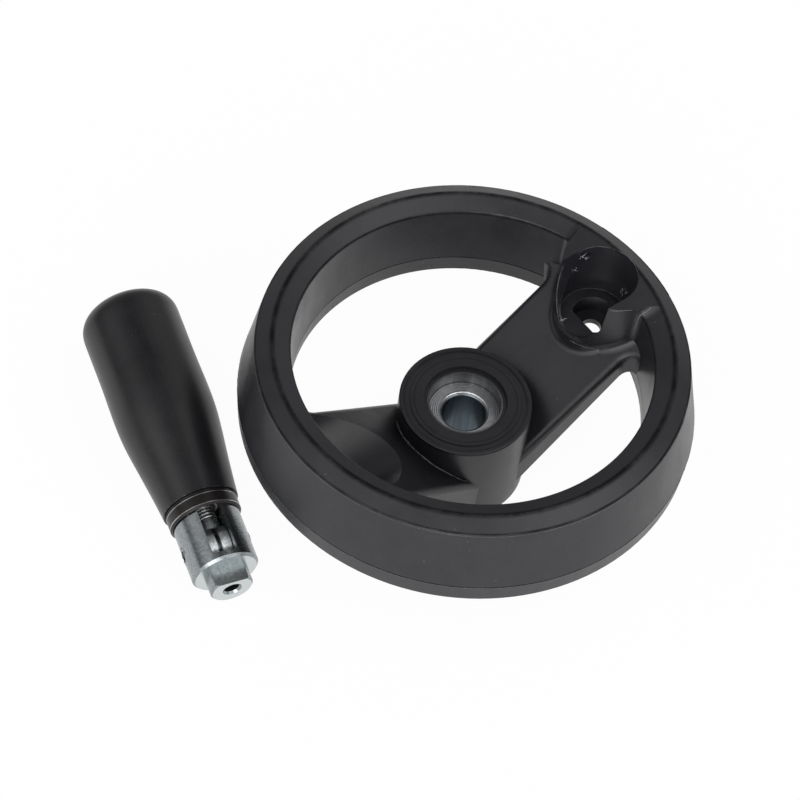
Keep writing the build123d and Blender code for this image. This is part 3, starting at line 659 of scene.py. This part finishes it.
spring = coil_spring(
    "spring_coil", SPRING_START, SPRING_END, SPRING_COIL_RADIUS, SPRING_WIRE, SPRING_TURNS,
    "bolt", SPRING_STEEL,
)
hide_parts("lock_spring")
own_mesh(spring)
mouth_line = handle_ring(GRIP_MOUTH_RADIUS, GRIP_MOUTH)
bead_piece("grip_mouth_flash", (mouth_line,), 0.08, 0.7, "grip", BURR_PLASTIC, closed=True)
helical_thread(
    "bolt_thread", THREAD_START, THREAD_END, THREAD_ROOT, THREAD_CREST, THREAD_PITCH,
    "bolt", THREAD_ZINC_PAINTED_LIGHT,
)


# ---------------------------------------------------------------- camera, floor and light

CAMERA_PLACE = Vector((-0.34331, -0.33709, 0.67273))
CAMERA_ELEVATION = math.radians(53.406)
CAMERA_ROLL = math.radians(7.620)
CAMERA_HEADING = math.radians(46.6)  # the way it looks, seen from above, from +X
SENSOR_WIDTH = 36.0
FOCAL_LENGTH = 132.415
NEAREST_SEEN = 0.01

view_dir = Vector(
    (
        math.cos(CAMERA_ELEVATION) * math.cos(CAMERA_HEADING),
        math.cos(CAMERA_ELEVATION) * math.sin(CAMERA_HEADING),
        -math.sin(CAMERA_ELEVATION),
    )
)
level_right = Vector((math.sin(CAMERA_HEADING), -math.cos(CAMERA_HEADING), 0.0))
level_up = level_right.cross(view_dir)
right = level_right * math.cos(CAMERA_ROLL) + level_up * math.sin(CAMERA_ROLL)
up = level_up * math.cos(CAMERA_ROLL) - level_right * math.sin(CAMERA_ROLL)

camera_data = bpy.data.cameras.new("camera")
camera_data.sensor_width = SENSOR_WIDTH
camera_data.lens = FOCAL_LENGTH
camera_data.clip_start = NEAREST_SEEN
camera = bpy.data.objects.new("camera", camera_data)
turn = Matrix((right, up, -view_dir)).transposed().to_4x4()
camera.matrix_world = Matrix.Translation(CAMERA_PLACE) @ turn
bpy.context.scene.collection.objects.link(camera)
bpy.context.scene.camera = camera


FLOOR_HALF_WIDTH = 4.0
FLOOR_DROP = 0.0001  # below the hub's foot
FLOOR_CAMERA_SHARE = 0.96  # how much of the floor's look is plain white, the rest takes the shadow
FLOOR_GLOSSY_SHARE = 0.87  # how white it is in the part's reflections

SKY_FOCUS = 14.0
# Each soft light: degrees to the camera's right of straight ahead, degrees up, strength
SKY_LIGHTS = (
    # low, round the horizon; the strongest is behind the camera
    (0, 8, 0.25), (45, 8, 0.5), (135, 8, 1.0), (180, 8, 5.0), (225, 8, 0.5), (315, 8, 0.5),
    # half way up, mostly to the right and behind the camera
    (22.5, 34, 0.5), (112.5, 34, 2.0), (202.5, 34, 3.0),
    (247.5, 34, 1.25), (292.5, 34, 0.25), (337.5, 34, 0.25),
    # high
    (60, 60, 0.75), (120, 60, 1.5), (240, 60, 0.5),
)


def pale_floor():
    """White floor that keeps a soft shadow."""
    mesh = bpy.data.meshes.new("floor")
    half = FLOOR_HALF_WIDTH
    corners = [(-half, -half, 0), (half, -half, 0), (half, half, 0), (-half, half, 0)]
    mesh.from_pydata(corners, [], [(0, 1, 2, 3)])
    floor = bpy.data.objects.new("floor", mesh)
    floor.location.z = -FLOOR_DROP
    bpy.context.scene.collection.objects.link(floor)
    s = Shader("floor_white")
    tree = s.tree
    s.set(Base_Color=(0.92, 0.92, 0.92, 1), Roughness=0.9, Specular_IOR_Level=0.1)
    glow = tree.nodes.new("ShaderNodeEmission")
    glow.inputs["Strength"].default_value = 1.0
    path = tree.nodes.new("ShaderNodeLightPath")
    glossy = s.math("MULTIPLY", path.outputs["Is Glossy Ray"], FLOOR_GLOSSY_SHARE)
    camera_share = s.math("MULTIPLY", path.outputs["Is Camera Ray"], FLOOR_CAMERA_SHARE)
    share = s.math("MAXIMUM", glossy, camera_share)
    both = tree.nodes.new("ShaderNodeMixShader")
    tree.links.new(share, both.inputs[0])
    tree.links.new(s.surface.outputs[0], both.inputs[1])
    tree.links.new(glow.outputs[0], both.inputs[2])
    tree.links.new(both.outputs[0], s.output.inputs["Surface"])
    mesh.materials.append(s.material)


def studio_sky():
    """Sky of soft lights: each one is a wide lobe round its own direction. The camera sees plain white."""
    world = bpy.data.worlds.new("studio")
    bpy.context.scene.world = world
    world.use_nodes = True
    tree = world.node_tree
    background = tree.nodes["Background"]
    direction = tree.nodes.new("ShaderNodeTexCoord").outputs["Generated"]

    def step(operation, a, b):
        node = tree.nodes.new("ShaderNodeMath")
        node.operation = operation
        for socket, value in zip(node.inputs, (a, b)):
            if isinstance(value, bpy.types.NodeSocket):
                tree.links.new(value, socket)
            else:
                socket.default_value = value
        return node.outputs[0]

    level = 0.0
    for side, height, strength in SKY_LIGHTS:
        heading = CAMERA_HEADING - math.radians(side)
        rise = math.radians(height)
        flat = math.cos(rise)
        middle = (flat * math.cos(heading), flat * math.sin(heading), math.sin(rise))
        facing = tree.nodes.new("ShaderNodeVectorMath")
        facing.operation = "DOT_PRODUCT"
        tree.links.new(direction, facing.inputs[0])
        facing.inputs[1].default_value = middle
        lobe = step("POWER", step("MAXIMUM", facing.outputs["Value"], 0.0), SKY_FOCUS)
        level = step("ADD", step("MULTIPLY", lobe, strength), level)
    seen = tree.nodes.new("ShaderNodeLightPath").outputs["Is Camera Ray"]
    level = step("MULTIPLY", level, step("SUBTRACT", 1.0, seen))
    tree.links.new(step("ADD", level, seen), background.inputs["Strength"])
    background.inputs["Color"].default_value = (1, 1, 1, 1)


pale_floor()
studio_sky()

scene = bpy.context.scene
scene.view_settings.view_transform = "Standard"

### BRIEF
Write out, exactly and with nothing else, the lines of the listing above from its first line through the line with "bpy.context.scene.camera = camera".

### FINAL RESULT
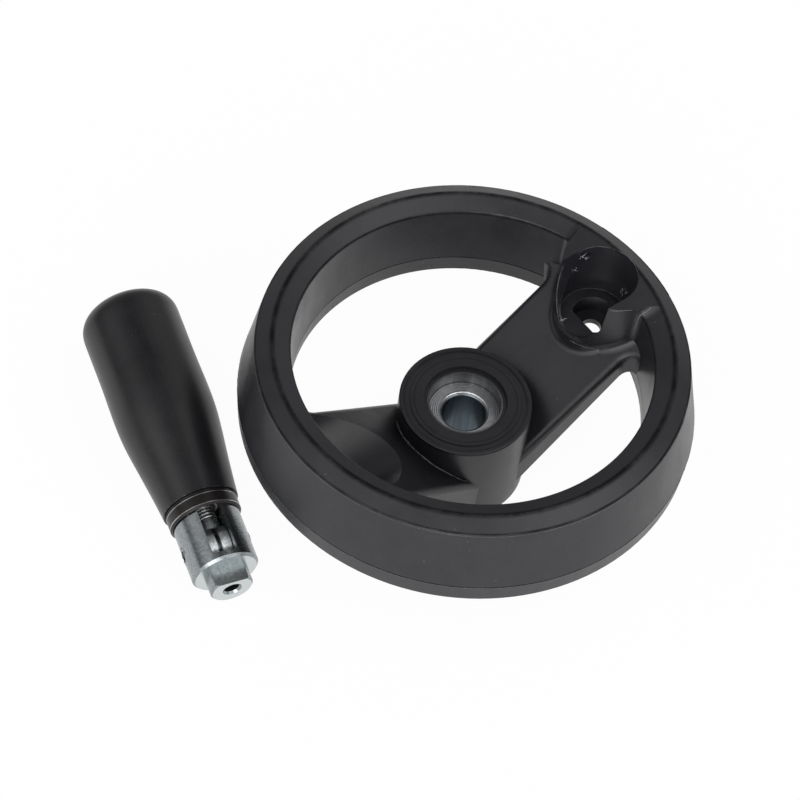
Keep writing the build123d and Blender code for this image. This is part 3, starting at line 659 of scene.py. This part finishes it.
spring = coil_spring(
    "spring_coil", SPRING_START, SPRING_END, SPRING_COIL_RADIUS, SPRING_WIRE, SPRING_TURNS,
    "bolt", SPRING_STEEL,
)
hide_parts("lock_spring")
own_mesh(spring)
mouth_line = handle_ring(GRIP_MOUTH_RADIUS, GRIP_MOUTH)
bead_piece("grip_mouth_flash", (mouth_line,), 0.08, 0.7, "grip", BURR_PLASTIC, closed=True)
helical_thread(
    "bolt_thread", THREAD_START, THREAD_END, THREAD_ROOT, THREAD_CREST, THREAD_PITCH,
    "bolt", THREAD_ZINC_PAINTED_LIGHT,
)


# ---------------------------------------------------------------- camera, floor and light

CAMERA_PLACE = Vector((-0.34331, -0.33709, 0.67273))
CAMERA_ELEVATION = math.radians(53.406)
CAMERA_ROLL = math.radians(7.620)
CAMERA_HEADING = math.radians(46.6)  # the way it looks, seen from above, from +X
SENSOR_WIDTH = 36.0
FOCAL_LENGTH = 132.415
NEAREST_SEEN = 0.01

view_dir = Vector(
    (
        math.cos(CAMERA_ELEVATION) * math.cos(CAMERA_HEADING),
        math.cos(CAMERA_ELEVATION) * math.sin(CAMERA_HEADING),
        -math.sin(CAMERA_ELEVATION),
    )
)
level_right = Vector((math.sin(CAMERA_HEADING), -math.cos(CAMERA_HEADING), 0.0))
level_up = level_right.cross(view_dir)
right = level_right * math.cos(CAMERA_ROLL) + level_up * math.sin(CAMERA_ROLL)
up = level_up * math.cos(CAMERA_ROLL) - level_right * math.sin(CAMERA_ROLL)

camera_data = bpy.data.cameras.new("camera")
camera_data.sensor_width = SENSOR_WIDTH
camera_data.lens = FOCAL_LENGTH
camera_data.clip_start = NEAREST_SEEN
camera = bpy.data.objects.new("camera", camera_data)
turn = Matrix((right, up, -view_dir)).transposed().to_4x4()
camera.matrix_world = Matrix.Translation(CAMERA_PLACE) @ turn
bpy.context.scene.collection.objects.link(camera)
bpy.context.scene.camera = camera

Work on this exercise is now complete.